Adds his colleague Kuriger: “These days, in the loan document, as a banker you highlight the 20 things you really don’t like of the 50 things you don’t like, and then you negotiate and get rid of the 10 you absolutely can’t live with. It all comes down to your tolerance for pain, balanced against what your experience tells you will really hurt if [things go badly]. In this environment, you often end up saying, ‘I don’t love this, but in my experience, things like that haven’t generally cost us money, so we’ll live with it.’”

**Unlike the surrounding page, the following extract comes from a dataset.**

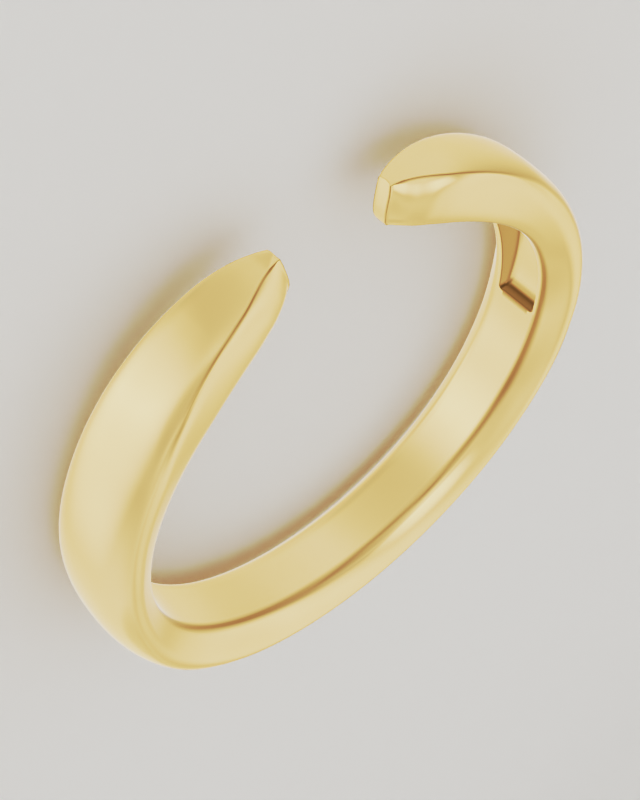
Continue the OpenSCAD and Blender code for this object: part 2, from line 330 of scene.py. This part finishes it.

With low rates of return, generally unfavorable terms and partial ceding of control to borrowers, why do banks remain in the ABL game? “The importance of the loan itself is one thing,” said Kuriger, who handles primarily large, multilender debt. “The importance of the prospect of the cross-sell is something else entirely. If a prospective borrower is working on a major acquisition, the loan is only a portion of what the bank can offer. Cash management, depository accounts and investment banking services come into play, and there’s no shortage of internal constituencies eager to offer those services. The credit officers have to balance that, knowing that no amount of fees generated from ancillary services can make up for a bad loan. In the end, the bank looks at the overall picture and decides whether to extend credit and, if so, on what terms.”